• [PROBLEM STATEMENT]
Check each line of the data for "hinge" and select those that have it.

• [DATASET ENTRIES]
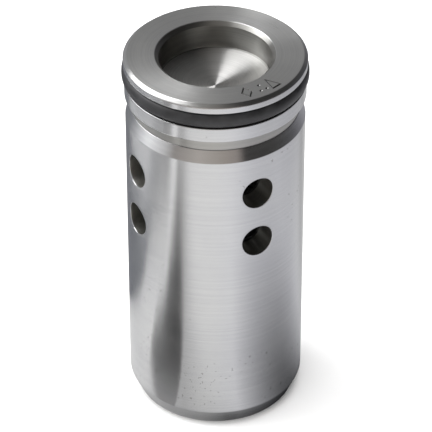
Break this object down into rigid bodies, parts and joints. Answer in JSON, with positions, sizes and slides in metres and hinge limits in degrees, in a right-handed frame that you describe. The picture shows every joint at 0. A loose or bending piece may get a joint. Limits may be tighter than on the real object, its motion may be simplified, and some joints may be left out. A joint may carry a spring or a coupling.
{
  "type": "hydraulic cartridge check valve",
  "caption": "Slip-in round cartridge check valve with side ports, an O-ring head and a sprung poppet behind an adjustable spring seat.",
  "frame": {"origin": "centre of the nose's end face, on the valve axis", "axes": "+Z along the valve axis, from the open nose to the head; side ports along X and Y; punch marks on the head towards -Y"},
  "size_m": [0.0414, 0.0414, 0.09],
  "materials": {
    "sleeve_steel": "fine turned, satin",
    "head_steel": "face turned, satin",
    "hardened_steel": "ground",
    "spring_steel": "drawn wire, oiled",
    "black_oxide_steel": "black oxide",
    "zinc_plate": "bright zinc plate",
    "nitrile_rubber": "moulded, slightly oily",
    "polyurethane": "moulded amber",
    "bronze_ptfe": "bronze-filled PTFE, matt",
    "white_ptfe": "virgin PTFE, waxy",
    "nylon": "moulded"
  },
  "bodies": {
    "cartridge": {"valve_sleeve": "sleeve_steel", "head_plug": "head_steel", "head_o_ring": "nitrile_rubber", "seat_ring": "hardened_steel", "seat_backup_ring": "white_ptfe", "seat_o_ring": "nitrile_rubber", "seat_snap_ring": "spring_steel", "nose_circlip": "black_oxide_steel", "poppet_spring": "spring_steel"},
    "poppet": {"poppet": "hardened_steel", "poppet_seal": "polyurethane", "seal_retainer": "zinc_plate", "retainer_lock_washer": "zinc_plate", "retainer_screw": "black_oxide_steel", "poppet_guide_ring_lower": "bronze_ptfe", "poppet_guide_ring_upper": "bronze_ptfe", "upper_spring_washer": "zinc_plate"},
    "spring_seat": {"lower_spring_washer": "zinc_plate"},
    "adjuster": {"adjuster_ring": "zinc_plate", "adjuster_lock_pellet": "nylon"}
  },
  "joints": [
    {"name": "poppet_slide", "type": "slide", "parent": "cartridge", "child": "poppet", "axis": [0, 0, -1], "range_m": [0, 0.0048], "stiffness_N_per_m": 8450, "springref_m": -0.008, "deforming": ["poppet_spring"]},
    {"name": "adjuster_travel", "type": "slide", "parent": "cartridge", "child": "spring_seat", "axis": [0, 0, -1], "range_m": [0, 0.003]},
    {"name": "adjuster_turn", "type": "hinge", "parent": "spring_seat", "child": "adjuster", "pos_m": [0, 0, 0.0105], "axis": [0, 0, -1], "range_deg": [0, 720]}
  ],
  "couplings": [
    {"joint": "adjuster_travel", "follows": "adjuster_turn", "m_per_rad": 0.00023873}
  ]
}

* * *

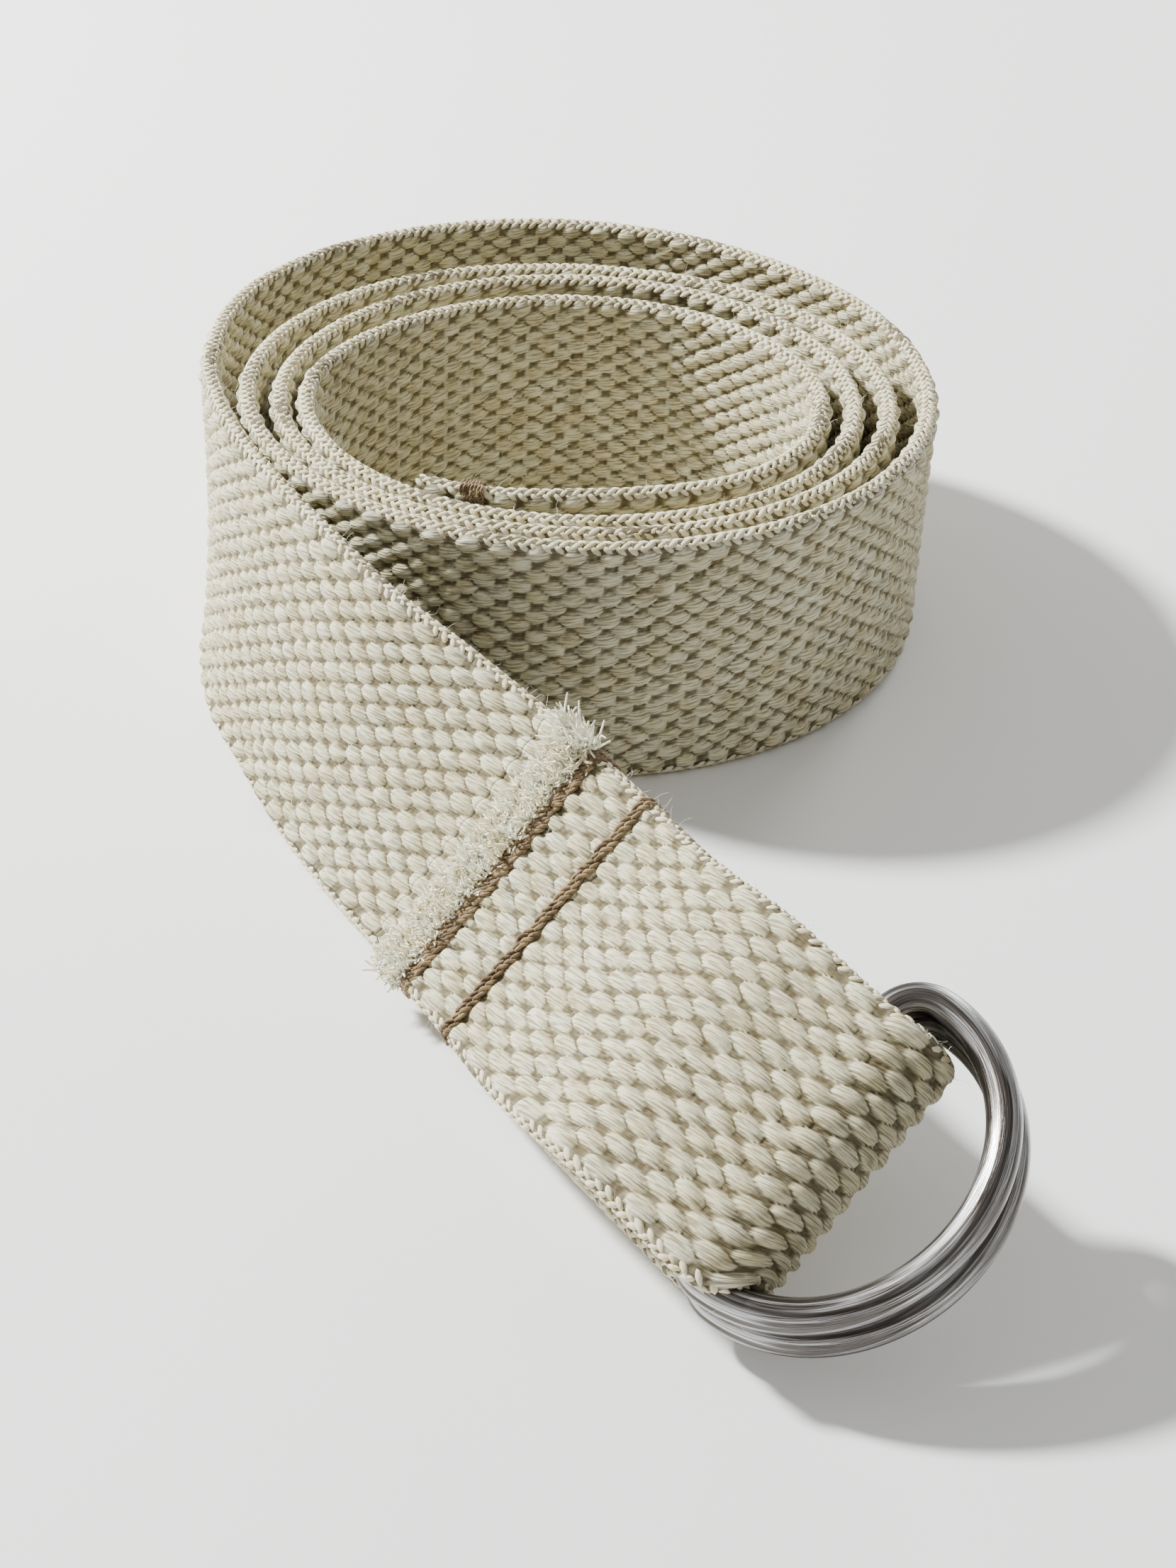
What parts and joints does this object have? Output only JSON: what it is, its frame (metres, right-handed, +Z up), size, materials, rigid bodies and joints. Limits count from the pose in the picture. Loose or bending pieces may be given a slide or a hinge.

* * *

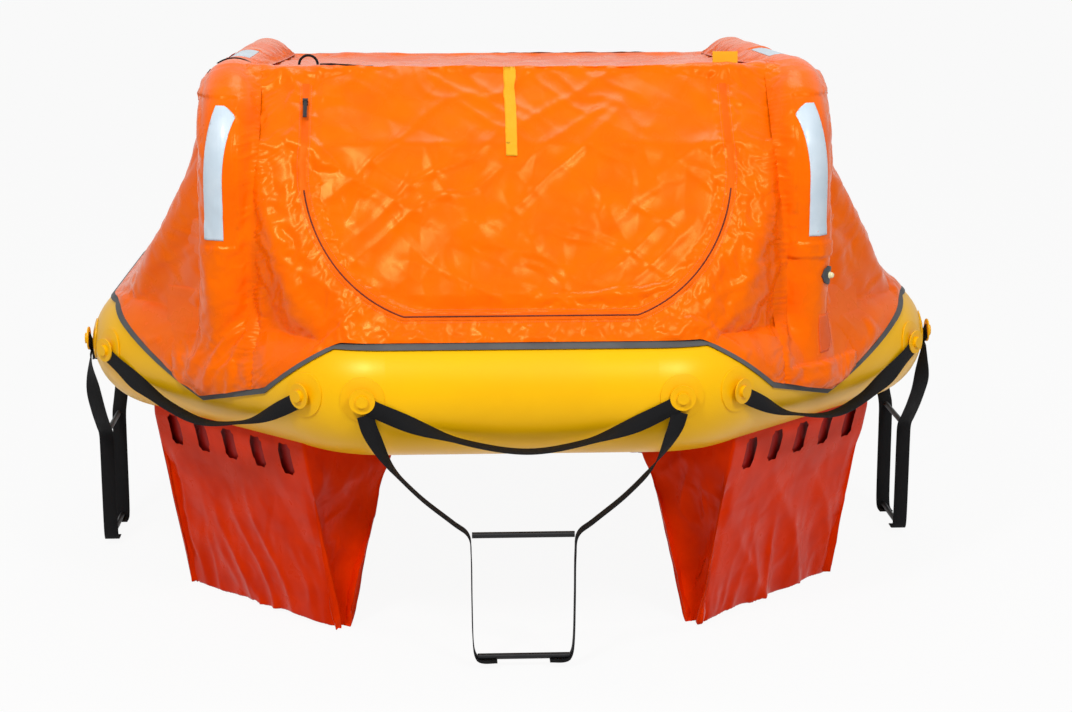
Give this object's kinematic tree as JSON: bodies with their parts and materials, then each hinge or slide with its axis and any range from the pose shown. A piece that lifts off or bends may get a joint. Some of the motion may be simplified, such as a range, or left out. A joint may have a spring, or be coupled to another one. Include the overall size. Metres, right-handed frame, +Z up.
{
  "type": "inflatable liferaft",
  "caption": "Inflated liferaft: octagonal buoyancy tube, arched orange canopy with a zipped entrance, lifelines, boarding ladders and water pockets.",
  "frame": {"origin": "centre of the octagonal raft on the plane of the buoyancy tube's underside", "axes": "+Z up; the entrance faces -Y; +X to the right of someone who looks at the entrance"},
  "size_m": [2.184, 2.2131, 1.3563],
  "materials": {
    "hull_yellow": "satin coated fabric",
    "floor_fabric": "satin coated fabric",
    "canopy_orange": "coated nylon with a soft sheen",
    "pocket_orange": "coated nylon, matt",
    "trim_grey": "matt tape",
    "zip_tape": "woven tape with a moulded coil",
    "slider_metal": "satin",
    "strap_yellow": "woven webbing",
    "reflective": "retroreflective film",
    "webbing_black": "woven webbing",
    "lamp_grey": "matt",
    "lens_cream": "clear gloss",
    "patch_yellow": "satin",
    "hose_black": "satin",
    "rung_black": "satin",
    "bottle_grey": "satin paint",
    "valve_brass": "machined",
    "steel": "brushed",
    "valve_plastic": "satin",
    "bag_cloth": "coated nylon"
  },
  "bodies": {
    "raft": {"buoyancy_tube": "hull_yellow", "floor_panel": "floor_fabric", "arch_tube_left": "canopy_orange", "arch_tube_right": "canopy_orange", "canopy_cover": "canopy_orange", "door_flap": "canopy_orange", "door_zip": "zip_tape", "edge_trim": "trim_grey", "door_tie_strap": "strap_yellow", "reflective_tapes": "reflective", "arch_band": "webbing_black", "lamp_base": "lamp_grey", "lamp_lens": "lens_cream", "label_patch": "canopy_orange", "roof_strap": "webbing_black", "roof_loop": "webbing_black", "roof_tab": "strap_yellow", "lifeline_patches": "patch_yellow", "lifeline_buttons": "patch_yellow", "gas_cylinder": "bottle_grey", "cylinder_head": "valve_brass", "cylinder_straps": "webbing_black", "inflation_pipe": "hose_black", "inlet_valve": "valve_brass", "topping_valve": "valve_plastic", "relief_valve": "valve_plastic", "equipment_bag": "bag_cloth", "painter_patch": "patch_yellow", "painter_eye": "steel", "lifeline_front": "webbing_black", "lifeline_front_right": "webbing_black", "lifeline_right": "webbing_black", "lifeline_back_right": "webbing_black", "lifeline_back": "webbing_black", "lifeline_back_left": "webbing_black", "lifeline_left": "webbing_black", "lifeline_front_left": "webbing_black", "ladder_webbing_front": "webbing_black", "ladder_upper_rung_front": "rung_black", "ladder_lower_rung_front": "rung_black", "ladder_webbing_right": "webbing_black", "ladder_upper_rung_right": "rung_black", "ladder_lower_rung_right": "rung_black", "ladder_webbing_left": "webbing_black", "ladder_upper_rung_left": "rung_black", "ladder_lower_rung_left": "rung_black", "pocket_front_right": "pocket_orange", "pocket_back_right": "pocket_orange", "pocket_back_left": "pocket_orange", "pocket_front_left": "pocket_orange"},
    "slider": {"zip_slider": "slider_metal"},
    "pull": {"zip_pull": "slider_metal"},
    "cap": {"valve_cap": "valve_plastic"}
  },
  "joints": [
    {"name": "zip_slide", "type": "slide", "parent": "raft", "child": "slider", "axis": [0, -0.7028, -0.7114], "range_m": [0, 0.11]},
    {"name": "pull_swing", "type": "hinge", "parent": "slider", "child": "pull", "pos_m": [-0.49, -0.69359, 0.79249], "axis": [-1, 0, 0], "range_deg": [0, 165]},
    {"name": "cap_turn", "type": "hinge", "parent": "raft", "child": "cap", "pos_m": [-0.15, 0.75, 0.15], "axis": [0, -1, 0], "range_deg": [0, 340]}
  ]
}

• [RESULT OF THE EXERCISE]
Break this object down into rigid bodies, parts and joints. Answer in JSON, with positions, sizes and slides in metres and hinge limits in degrees, in a right-handed frame that you describe. The picture shows every joint at 0. A loose or bending piece may get a joint. Limits may be tighter than on the real object, its motion may be simplified, and some joints may be left out. A joint may carry a spring or a coupling.
    {"name": "adjuster_turn", "type": "hinge", "parent": "spring_seat", "child": "adjuster", "pos_m": [0, 0, 0.0105], "axis": [0, 0, -1], "range_deg": [0, 720]}
What parts and joints does this object have? Output only JSON: what it is, its frame (metres, right-handed, +Z up), size, materials, rigid bodies and joints. Limits count from the pose in the picture. Loose or bending pieces may be given a slide or a hinge.
Give this object's kinematic tree as JSON: bodies with their parts and materials, then each hinge or slide with its axis and any range from the pose shown. A piece that lifts off or bends may get a joint. Some of the motion may be simplified, such as a range, or left out. A joint may have a spring, or be coupled to another one. Include the overall size. Metres, right-handed frame, +Z up.
    {"name": "pull_swing", "type": "hinge", "parent": "slider", "child": "pull", "pos_m": [-0.49, -0.69359, 0.79249], "axis": [-1, 0, 0], "range_deg": [0, 165]},
    {"name": "cap_turn", "type": "hinge", "parent": "raft", "child": "cap", "pos_m": [-0.15, 0.75, 0.15], "axis": [0, -1, 0], "range_deg": [0, 340]}